When we reached the lodge, I breathed a deep sigh of relief. We finally arrived. I would be living and working in the heart of the mountains. It wasn’t just a new job, but a new living space filled with new people.
“We’re here,” he said cheerily. “I’ll show you to the manager and we’ll get you settled in.”
“My head is spinning,” I breathed.
I followed him inside of the quaint little lodge. It amazed me that only a few hours ago I was still in Ontario with my Dad and now I was in the middle of the Rocky Mountains. This was it. My self-discovery adventure had begun.
That first day away from home, I kept listening to a song by Oasis called Stop Crying Your Heart Out. It was so applicable to how I felt that day. A bittersweet collage of feelings when you take a solo journey.
“Hold on
Don’t be scared
Your destiny may keep you warm”
-Oasis
The final line hits home for anyone having to move and leave an entire life behind.
Yes. It’s an amazing bittersweet mood & journey.
I’ve moved so many times and am to do so again. At least this time it’s for my kid and the only motivation is his well-being.
Well that’s amazing. 🙂 I’ve moved many times too. I’ve been wanting to plant some roots in recent years, but it’s easier said than done. Sometimes you need to move in order to help that happen, too.
I have to admit I did not know there was a London in Ontario. There is a Paris here in Texas. Canada is a huge country. I moved from Sweden to the US when I was 25 so I’ve also made a big move. I was curious and tried to find By The Sword on Amazon but I couldn’t find it there. However, I found it elsewhere.
Your account for your big move is captivatingly honest and beautifully written.
Thank you so much for reading me, Thomas. 🙂 You did make a huge move from Sweden! Canada and the U.S. cover huge areas that’s for sure. It’s funny there’s a Paris in Ontario as well.
Thank you for searching up By The Sword! I hope you like if you read it, but be aware it was written back when I was a Christian so it has a big Christian theme. I still like it though, as it shows my inspiration from that time.
Thanks so much for readin!
Yes I can understand that. It sounds like I made a similar journey in that regard. I am looking forward to reading it.
I’m big on stories of anyone getting out of their comfort zone and expanding their horizons. Looking forward to the next chapter.
Yay! Thank you so much for reading. 😊
Oh yeah Gotta have the right soundtrack to kick off any epic journey. Glad Oasis matched your feelings this first day.
Yes it really did. Oasis is perfect for a new journey/road trip, especially when there’s bittersweet feelings involved.
[…] To Write Is An Adventure (Pt 1) […]
I resonate deeply with this journey, having moved from London, Ontario to Victoria in my thirties as well! I completely agree that we can’t grow and change if we are not challenged. I struggled to leave my family too, but it was worth every moment to embrace the adventure and chase dreams. 😊💕
Oh that’s so cool you’re also from London! I moved to Vancouver after a year in the Bow Valley lol that’s so awesome that we both moved to the west coast from the same city originally.
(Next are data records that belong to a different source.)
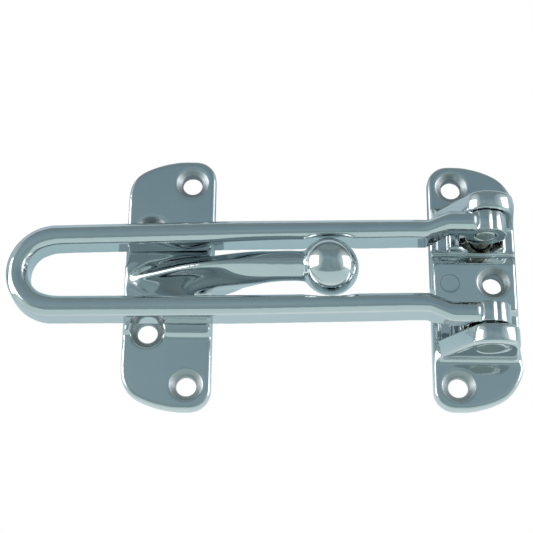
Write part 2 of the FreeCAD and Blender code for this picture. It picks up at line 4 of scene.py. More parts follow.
import bpy
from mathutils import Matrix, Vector

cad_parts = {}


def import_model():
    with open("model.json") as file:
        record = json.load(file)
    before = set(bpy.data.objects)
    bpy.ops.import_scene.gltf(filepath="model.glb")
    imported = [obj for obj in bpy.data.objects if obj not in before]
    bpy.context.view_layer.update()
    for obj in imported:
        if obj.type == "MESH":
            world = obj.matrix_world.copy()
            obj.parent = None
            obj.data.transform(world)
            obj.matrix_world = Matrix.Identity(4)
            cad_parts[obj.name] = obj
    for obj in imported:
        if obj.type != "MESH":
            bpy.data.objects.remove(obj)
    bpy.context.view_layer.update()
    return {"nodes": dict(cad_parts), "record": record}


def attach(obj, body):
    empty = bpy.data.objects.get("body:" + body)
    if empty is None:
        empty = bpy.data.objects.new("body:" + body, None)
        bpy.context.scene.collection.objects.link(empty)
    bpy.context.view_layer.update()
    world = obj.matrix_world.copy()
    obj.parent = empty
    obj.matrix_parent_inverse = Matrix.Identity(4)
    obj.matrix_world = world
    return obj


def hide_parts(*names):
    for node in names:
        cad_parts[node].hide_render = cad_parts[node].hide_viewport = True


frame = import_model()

# A polished chrome door restrictor that lies on a white ground under soft light. Metres.
# The keep is to the left, the hinge to the right, and south is towards the camera.

MM_PER_M = 1000
WHITE = (1.0, 1.0, 1.0, 1)
BLACK = (0.0, 0.0, 0.0, 1)

# Finishes. A pattern is the scale, detail and roughness of a noise.

CHROME = (0.62, 0.66, 0.67)
PIN_TINT = (0.60, 0.63, 0.60)
CLOUDED = (0.96, 0.965, 0.97)
HAZE_PATTERN = (160.0, 5.0, 0.6)
WAVE_PATTERN = (70.0, 2.0, 0.45)
PIT_PATTERN = (1500.0, 4.0, 0.7)
HAZE_SPAN = (0.30, 0.70)
SATIN_SPAN = (0.3, 0.75)
SATIN_SHARES = (0.7, 1.5)
WAVE_HEIGHT = 0.0006
PIT_HEIGHT = 0.00004
BEVEL_SAMPLES = 6
STEEL_PATTERN = (600.0, 6.0, 0.65)
STEEL_ROUGH = (0.12, 0.34)
# The steel's tones are very dark: painted shade for the balls in the hollows under the eyes.
STEEL_SHADE_TONES = [(0.35, (0.10, 0.085, 0.06, 1)), (0.65, (0.30, 0.28, 0.24, 1))]
WIRE_PATTERN = (900.0, 3.0, 0.5)
WIRE_TONES = [(0.3, (0.28, 0.28, 0.28, 1)), (0.7, (0.46, 0.46, 0.45, 1))]
WIRE_ROUGH = 0.3

# Forms that the finishes follow: the crowns, the pad's lean, its round mark and the countersinks; the
# mark's edge and the countersinks also get painted shade.

BAR_END = 0.1115
LEG_MIDDLE = 0.0100
EYE_MIDDLE = 0.01235
JOG_START = 0.0153
JOG_END = 0.0097
BAR_BOW = 34.0
PLATE_TOP = 0.0036
EAR_MIDDLE = 0.0181
EAR_HALF = 0.0030
EAR_BOW = 45.0
PAD_EDGE = 0.0080
PAD_LEAN = 0.00045
PAD_LOW = 0.0046
MARK = (-0.0065, -0.0004)
MARK_RADIUS = 0.00245
RING_HALF = 0.00022
# Painted shade: how much darker the thin line on the edge of the ejector's mark is, where its shallow
# groove would be shaded.
RING_PAINTED_SHADE = 0.45
SINK_RADIUS = 0.0043
SINK_FADE = 0.0001
SINK_HAZE = 0.40
# Painted shade: how much darker the colour is inside the countersinks.
SINK_PAINTED_SHADE = 0.25

# Skins. A pair such as TOE_LEFT is an edge and the length over which a change fades in from it.
# The rows of pairs named FULLER, DEEPER and WIDER are places and what is added there.

SKIN_VOXEL = 0.00028
SMOOTH_FACTOR = 0.5
RIM_ROUNDS = 7
EASE_FADE = 0.0015

# The keep.

HORN_FROM = -0.0935
HORN_TO = -0.0440
HORN_HALF = 0.0085
HORN_FOOT = 0.0030
KEEP_ROUNDS = 60
BLOCK_END = 0.0154
BLOCK_SLOPE = 0.0032
TOE_REACH = 0.0008
TOE_LEFT = (-0.083, 0.006)
TOE_ABOVE = (0.0038, 0.0006)
TOE_WITHIN = (0.006, 0.002)
NECK_SWELL = 0.07
NECK_FROM = (-0.074, 0.010)
NECK_TO = (-0.045, 0.003)
NECK_ABOVE = (0.006, 0.002)
HORN_NORTH = 0.0007
NORTH_FROM = (-0.089, 0.012)
NORTH_TO = (-0.0290, 0.0155)
NORTH_ABOVE = (0.0048, 0.0015)
KEEP_FULLER = ((0.0240, 0.0), (0.0275, 0.0012), (0.0300, 0.0018), (0.0330, 0.0017))
KEEP_LEFT = (-0.080, 0.006)
PLATE_BELOW = (0.0045, 0.0005)
SLOPE_TOP = 0.0130
SLOPE_FOOT = 0.0178
SLOPE_RISE = 0.0014
SLOPE_LOW = 0.0037
SLOPE_FROM = (-0.0838, 0.0008)
SLOPE_CLOSE = (0.0012, 0.0004)

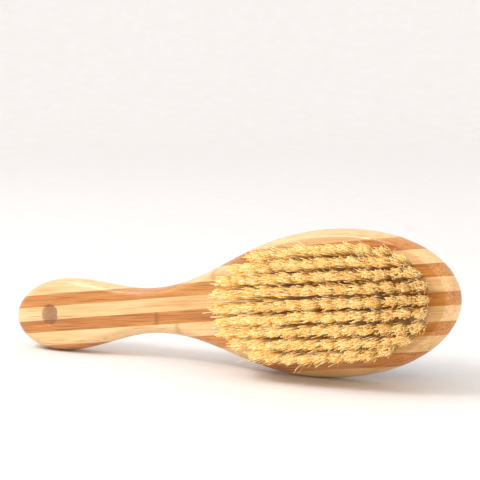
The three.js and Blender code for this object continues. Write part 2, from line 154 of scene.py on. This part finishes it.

Yes that’s true. It’s a challenge, but you grow so much (after some pains) and you really appreciate the things you learn & experience.
I saw you posting this series and I had to start from part 1! ❤️ My heart, I felt the emotion in taking that first leap out of your comfort zone, into a whole new territory. I too think it’s necessary in order to grow. It will be so worth it! That season of life is coming up for me real soon. 😅 Can’t wait to catch up with the other parts!
That’s awesome ! I really hope you enjoy your new journey. 😊
Thank you so much for reading! ❤️ It means alot that you started from part 1. It’ll get a little dark in a couple of chapters, but it was nothing I couldn’t overcome.